I feel like at the bottom of all of these essays is this Oedipal impulse to murder A Little Life and all it represents because that novel and novels like it represent some inaccessible realm of sentiment or set of aesthetic moves that lie outside of the interest or mode of the person doing the projecting. No one is making them or you or me or anyone write anything. You are free. Nobody is going to make you put a sad gay boy in your book. No one is going to make you make your character come out to someone in order to get a book deal. The barrier between you and your goals is not Hanya Yanagihara or Garth Greenwell or Ocean Vuong or Douglas Stuart. They are not holding your dreams captive.
No. You are caught in a mimetic cage of your own making. You are the one with the keys.
Which I say with love and understanding. For a long time, I felt this way about the work of certain black writers. That I had to prove that I wasn’t one of those negroes who was going to write about poverty and the agony of being racially profiled. That I was going to write a novel like my heroes Ben Lerner and Knausgaard. A novel about contemporary life and subjectivity. I wouldn’t stop to identity and race and all that other jive bullshit, etc. No, I wouldn’t be reading those midcentury negroes. What did they have to teach me, a contemporary bleck homosexual with graduate degrees! I had Proust. I was a counterintuitive bleck.
But then, you realize that even James Baldwin had to murder his father. He brutalized Richard Wright. The same way Hemingway had to brutalize Sherwood Anderson. The way we all cut our teeth chewing on the bones of those who made us. It is a natural part of growing up. But the key there is that one must grow up. One must set aside childish things. Because at their core, these essays are not really about aesthetics. Because what are they arguing against? The portrayal of pain in gay life? The portrayal of seriousness in gay life? The theme of sadness? Sex? Not enough sex? Like, those are not aesthetic arguments. Those are not real things that have anything to do with art.
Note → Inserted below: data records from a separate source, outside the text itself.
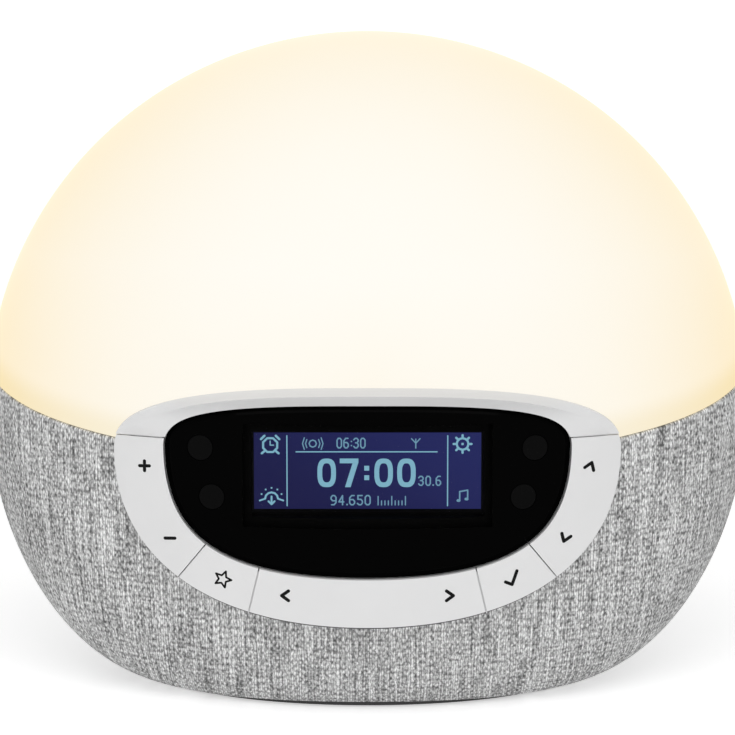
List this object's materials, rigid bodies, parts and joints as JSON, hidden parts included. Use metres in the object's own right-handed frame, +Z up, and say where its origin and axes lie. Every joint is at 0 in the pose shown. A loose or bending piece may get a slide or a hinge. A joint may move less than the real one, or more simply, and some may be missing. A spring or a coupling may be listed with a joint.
{
  "type": "sunrise alarm clock",
  "caption": "Domed wake-up light on a fabric-covered base, with a curved control panel, display, rocker keys, and a loudspeaker in the back.",
  "frame": {"origin": "middle of the footprint, on the surface that the clock stands on", "axes": "+X to the right seen from the front, +Y to the back, +Z up; the control panel faces -Y"},
  "size_m": [0.21, 0.1252, 0.18],
  "materials": {
    "diffuser": "opal, satin",
    "gasket": "soft, matt",
    "deck": "white, matt",
    "circuit_board": "solder resist",
    "warm_light": "phosphor",
    "spreader": "anodised",
    "screw": "zinc plated",
    "cover_fabric": "woven, heathered grey",
    "housing": "moulded, fine texture",
    "base": "moulded, fine texture",
    "foot": "matt",
    "component": "moulded",
    "shield": "tinned",
    "rear_plastic": "moulded, fine texture",
    "inlet": "moulded",
    "basket": "pressed, painted",
    "magnet": "ferrite",
    "surround": "matt",
    "cone": "pressed paper",
    "fascia": "pale grey, satin",
    "cover_plate": "moulded",
    "window": "black, polished",
    "display": "indigo, lit",
    "backlight": "light guide",
    "bezel": "moulded",
    "mat": "silicone",
    "ribbon": "polyimide film",
    "key": "pale grey, satin",
    "soft_key": "soft-touch, matt"
  },
  "bodies": {
    "clock": {"diffuser_dome": "diffuser", "dome_gasket": "gasket", "light_deck": "deck", "led_board": "circuit_board", "warm_leds": "warm_light", "heat_spreader": "spreader", "lamp_screws": "screw", "fabric_cover": "cover_fabric", "housing_shell": "housing", "base_plate": "base", "rubber_feet": "foot", "base_screws": "screw", "main_board": "circuit_board", "board_parts": "component", "radio_module": "shield", "board_screws": "screw", "rear_panel": "rear_plastic", "rear_screws": "screw", "dc_inlet": "inlet", "speaker_basket": "basket", "speaker_magnet": "magnet", "speaker_surround": "surround", "speaker_screws": "screw", "fascia_frame": "fascia", "fascia_screws": "screw", "module_cover": "cover_plate", "display_window": "window", "lcd_glass": "display", "backlight": "backlight", "lcd_bezel": "bezel", "key_board": "circuit_board", "keypad_mat": "mat", "display_ribbon": "ribbon"},
    "key_volume": {"key_volume": "key"},
    "key_scroll": {"key_scroll": "key"},
    "key_tune": {"key_tune": "key"},
    "key_preset": {"key_preset": "key"},
    "key_select": {"key_select": "key"},
    "soft_key_upper_left": {"soft_key_upper_left": "soft_key"},
    "soft_key_upper_right": {"soft_key_upper_right": "soft_key"},
    "soft_key_lower_left": {"soft_key_lower_left": "soft_key"},
    "soft_key_lower_right": {"soft_key_lower_right": "soft_key"},
    "speaker_cone": {"speaker_cone": "cone"}
  },
  "joints": [
    {"name": "volume_rock", "type": "hinge", "parent": "clock", "child": "key_volume", "pos_m": [-0.05543, -0.04235, 0.0605], "axis": [-0.9439, 0, -0.3304], "range_deg": [-1.3, 1.3], "stiffness_Nm_per_rad": 0.4, "deforming": ["keypad_mat"]},
    {"name": "scroll_rock", "type": "hinge", "parent": "clock", "child": "key_scroll", "pos_m": [0.05543, -0.04235, 0.0605], "axis": [0.9439, 0, -0.3304], "range_deg": [-1.3, 1.3], "stiffness_Nm_per_rad": 0.4, "deforming": ["keypad_mat"]},
    {"name": "tune_rock", "type": "hinge", "parent": "clock", "child": "key_tune", "pos_m": [0, -0.05225, 0.0374], "axis": [0, 0, 1], "range_deg": [-0.9, 0.9], "stiffness_Nm_per_rad": 0.4, "deforming": ["keypad_mat"]},
    {"name": "preset_press", "type": "slide", "parent": "clock", "child": "key_preset", "axis": [0, 1, 0], "range_m": [0, 0.0006], "stiffness_N_per_m": 1500, "deforming": ["keypad_mat"]},
    {"name": "select_press", "type": "slide", "parent": "clock", "child": "key_select", "axis": [0, 1, 0], "range_m": [0, 0.0006], "stiffness_N_per_m": 1500, "deforming": ["keypad_mat"]},
    {"name": "soft_key_upper_left_press", "type": "slide", "parent": "clock", "child": "soft_key_upper_left", "axis": [0, 1, 0], "range_m": [0, 0.0006], "stiffness_N_per_m": 1500, "deforming": ["keypad_mat"]},
    {"name": "soft_key_upper_right_press", "type": "slide", "parent": "clock", "child": "soft_key_upper_right", "axis": [0, 1, 0], "range_m": [0, 0.0006], "stiffness_N_per_m": 1500, "deforming": ["keypad_mat"]},
    {"name": "soft_key_lower_left_press", "type": "slide", "parent": "clock", "child": "soft_key_lower_left", "axis": [0, 1, 0], "range_m": [0, 0.0006], "stiffness_N_per_m": 1500, "deforming": ["keypad_mat"]},
    {"name": "soft_key_lower_right_press", "type": "slide", "parent": "clock", "child": "soft_key_lower_right", "axis": [0, 1, 0], "range_m": [0, 0.0006], "stiffness_N_per_m": 1500, "deforming": ["keypad_mat"]},
    {"name": "cone_travel", "type": "slide", "parent": "clock", "child": "speaker_cone", "axis": [0, 1, 0], "range_m": [-0.0008, 0.0008], "stiffness_N_per_m": 1500, "deforming": ["speaker_surround"]}
  ]
}
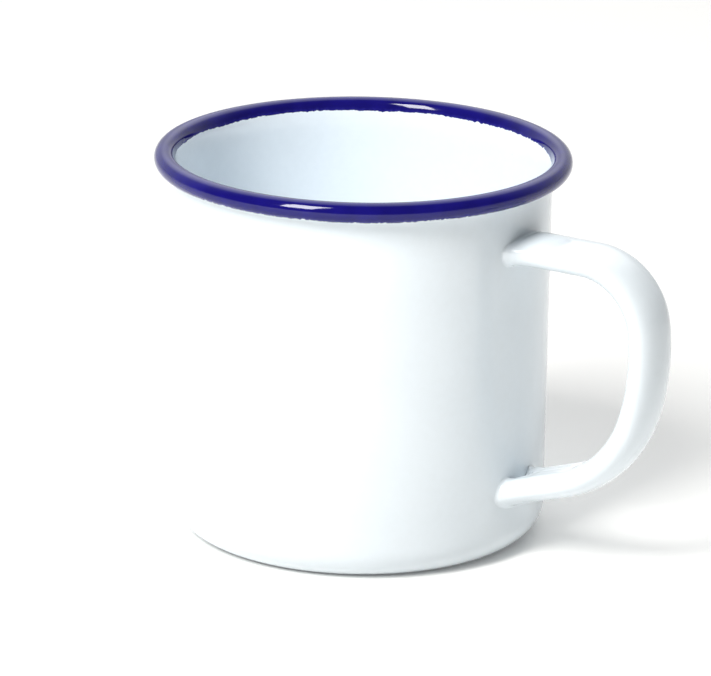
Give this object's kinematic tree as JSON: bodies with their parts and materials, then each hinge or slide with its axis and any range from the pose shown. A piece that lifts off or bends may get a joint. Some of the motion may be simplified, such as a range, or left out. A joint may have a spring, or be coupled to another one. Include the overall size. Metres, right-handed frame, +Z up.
{
  "type": "enamel mug",
  "caption": "Round white enamelled steel mug with a rolled blue rim, a hollow strap handle and a recessed base on a foot ring.",
  "frame": {"origin": "on the cup's axis, in the plane that the foot ring stands on", "axes": "+Z up along the cup's axis, +X from the axis towards the handle, +Y across the handle's width"},
  "size_m": [0.1175, 0.088, 0.0828],
  "materials": {
    "white_enamel": "high gloss fired vitreous enamel, faintly blue white",
    "blue_enamel": "high gloss fired cobalt blue enamel",
    "ground_enamel": "dark blue-black fired ground coat",
    "sheet_steel": "pickled low-carbon sheet",
    "weld_steel": "fused spot weld"
  },
  "bodies": {
    "root": {"steel_cup": "sheet_steel", "steel_handle": "sheet_steel", "upper_handle_weld": "weld_steel", "lower_handle_weld": "weld_steel", "cup_ground_coat": "ground_enamel", "handle_ground_coat": "ground_enamel", "outer_white_enamel": "white_enamel", "handle_white_enamel": "white_enamel", "inner_white_enamel": "white_enamel", "rim_blue_enamel": "blue_enamel"}
  },
  "joints": []
}
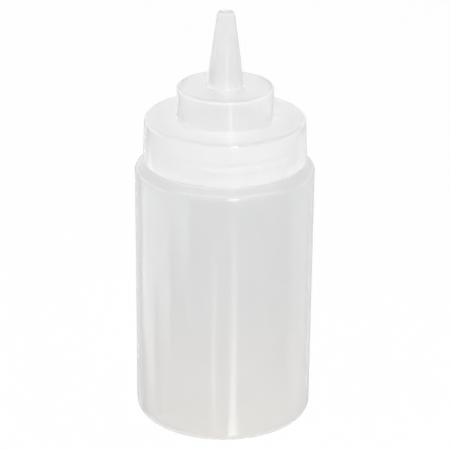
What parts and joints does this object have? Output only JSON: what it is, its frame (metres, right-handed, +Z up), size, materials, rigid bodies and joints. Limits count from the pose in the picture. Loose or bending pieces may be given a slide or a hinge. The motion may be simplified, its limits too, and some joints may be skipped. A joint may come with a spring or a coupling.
{
  "type": "squeeze bottle",
  "caption": "Wide-mouth translucent squeeze bottle with a straight round body and a screw-on cap whose stepped drum carries a tapering cone nozzle.",
  "frame": {"origin": "centre of the bottle's foot, on the surface that it stands on", "axes": "+Z up along the common axis of bottle and cap, towards the nozzle's outlet; +X and -X pass through the bottle's two parting lines"},
  "size_m": [0.0768, 0.0764, 0.1815],
  "materials": {
    "bottle_plastic": "natural translucent low-density polyethylene, blow-moulded, satin gloss",
    "cap_plastic": "natural milky low-density polyethylene, injection-moulded, satin gloss",
    "seal_rubber": "milky translucent soft food-grade elastomer, smooth"
  },
  "bodies": {
    "bottle": {"bottle": "bottle_plastic"},
    "seal": {"seal_ring": "seal_rubber"},
    "cap": {"nozzle_cap": "cap_plastic"}
  },
  "joints": [
    {"name": "cap_lift", "type": "slide", "parent": "bottle", "child": "seal", "axis": [0, 0, 1], "range_m": [0, 0.02117]},
    {"name": "cap_turn", "type": "hinge", "parent": "seal", "child": "cap", "pos_m": [0, 0, 0.1338], "axis": [0, 0, 1], "range_deg": [0, 1800]}
  ],
  "couplings": [
    {"joint": "cap_lift", "follows": "cap_turn", "m_per_rad": 0.00067375}
  ]
}
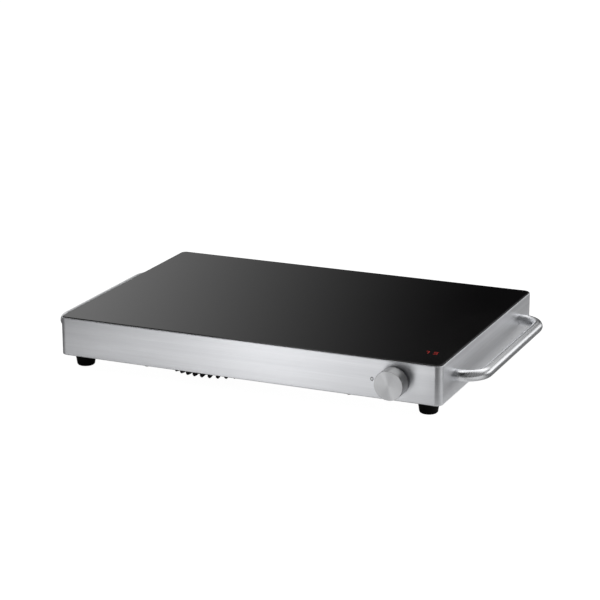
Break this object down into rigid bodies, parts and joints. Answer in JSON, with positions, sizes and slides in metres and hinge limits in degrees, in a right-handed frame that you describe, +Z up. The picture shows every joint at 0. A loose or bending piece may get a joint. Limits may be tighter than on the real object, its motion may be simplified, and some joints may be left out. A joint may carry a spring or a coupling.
{
  "type": "electric food warmer tray",
  "caption": "Flat electric warming tray: steel housing under a black glass plate, tube handles at both ends, a round control knob, rubber feet and a toothed air intake below.",
  "frame": {"origin": "on the table, under the middle of the whole object", "axes": "+X along the length to the end nearest the knob, +Y from the front with the knob to the rear with the inlet, +Z up"},
  "size_m": [0.6902, 0.4326, 0.0788],
  "materials": {
    "stainless": "brushed along its length",
    "galvanised": "matt zinc-coated sheet",
    "silicone": "matt silicone",
    "black_glass": "polished, opaque black from behind",
    "fastener_steel": "zinc-plated",
    "foot_rubber": "matt black rubber",
    "handle_steel": "finely ground along the tube",
    "knob_metal": "turned, with a spun face",
    "dark_steel": "blackened steel",
    "nickel": "nickel-plated",
    "black_plastic": "moulded, lightly textured",
    "circuit_board": "green solder mask",
    "display_plastic": "dark, with two lit digits",
    "nylon": "white nylon",
    "fan_plastic": "moulded black",
    "copper": "enamelled copper wire",
    "silicone_red": "matt silicone",
    "heat_sink_metal": "plain aluminium",
    "component_black": "moulded package",
    "component_blue": "moulded case",
    "inlet_plastic": "moulded black",
    "brass": "plain brass",
    "lead_brown": "brown insulation",
    "lead_blue": "blue insulation",
    "lead_green": "green insulation",
    "mica": "pressed mica",
    "ferrite": "dull sintered ceramic"
  },
  "bodies": {
    "tray": {"housing": "stainless", "glass_frame": "galvanised", "glass_seal": "silicone", "glass_top": "black_glass", "base_plate": "galvanised", "base_screws": "fastener_steel", "foot_front_left": "foot_rubber", "foot_rear_left": "foot_rubber", "foot_front_right": "foot_rubber", "foot_rear_right": "foot_rubber", "foot_screws": "fastener_steel", "foot_nuts": "fastener_steel", "handle_right": "handle_steel", "handle_left": "handle_steel", "handle_plugs": "galvanised", "handle_screws": "fastener_steel", "selector_body": "black_plastic", "selector_washer": "nickel", "selector_nut": "nickel", "control_bracket": "galvanised", "display_board": "circuit_board", "display_module": "display_plastic", "display_posts": "nylon", "intake_grille": "black_plastic", "fan_frame": "fan_plastic", "fan_stator": "copper", "fan_screws": "fastener_steel", "coil_tray": "galvanised", "coil_cushions": "silicone_red", "power_board": "circuit_board", "board_posts": "nylon", "heat_sink": "heat_sink_metal", "power_transistors": "component_black", "filter_capacitors": "component_blue", "filter_choke": "copper", "inlet_socket": "inlet_plastic", "inlet_pins": "nickel", "inlet_screws": "fastener_steel", "inlet_nuts": "fastener_steel", "earth_stud": "brass", "live_lead": "lead_brown", "neutral_lead": "lead_blue", "earth_lead": "lead_green", "mica_sheet_left": "mica", "coil_winding_left": "copper", "coil_carrier_left": "heat_sink_metal", "glass_sensor_left": "nylon", "ferrites_left": "ferrite", "mica_sheet_right": "mica", "coil_winding_right": "copper", "coil_carrier_right": "heat_sink_metal", "glass_sensor_right": "nylon", "ferrites_right": "ferrite"},
    "control_knob": {"knob": "knob_metal", "knob_screw": "dark_steel", "selector_shaft": "nickel"},
    "fan": {"fan_rotor": "fan_plastic"}
  },
  "joints": [
    {"name": "knob_turn", "type": "hinge", "parent": "tray", "child": "control_knob", "pos_m": [0.2315, -0.19175, 0.0489], "axis": [0, 1, 0], "range_deg": [0, 270]},
    {"name": "fan_spin", "type": "hinge", "parent": "tray", "child": "fan", "pos_m": [-0.078, -0.07925, 0.0197], "axis": [0, 0, 1], "continuous": true}
  ]
}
That is childish griping about books other people wrote while you yourself have not written a book. That is anxiety about your own future at work. It is fear.
Maybe I can put it another way.
I used to have a lot of thoughts and opinions about representation in movies and stories and tv and all that. I used to get on Twitter and be angry and snide and have strongly articulated principles. But then, when I started to write and publish little stories in little places, I stopped caring so much about representation in other people’s work. Now, I care insomuch as it sometimes is fun to write about a book or a movie or a play. It’s fun to take it apart and try to understand it. But now, I feel that I’m taking apart other people’s work with less mimetic jealousy in my heart. Or, another way still.
You are the one in control of your destiny. You may be your own father. Put the knife down, bestie.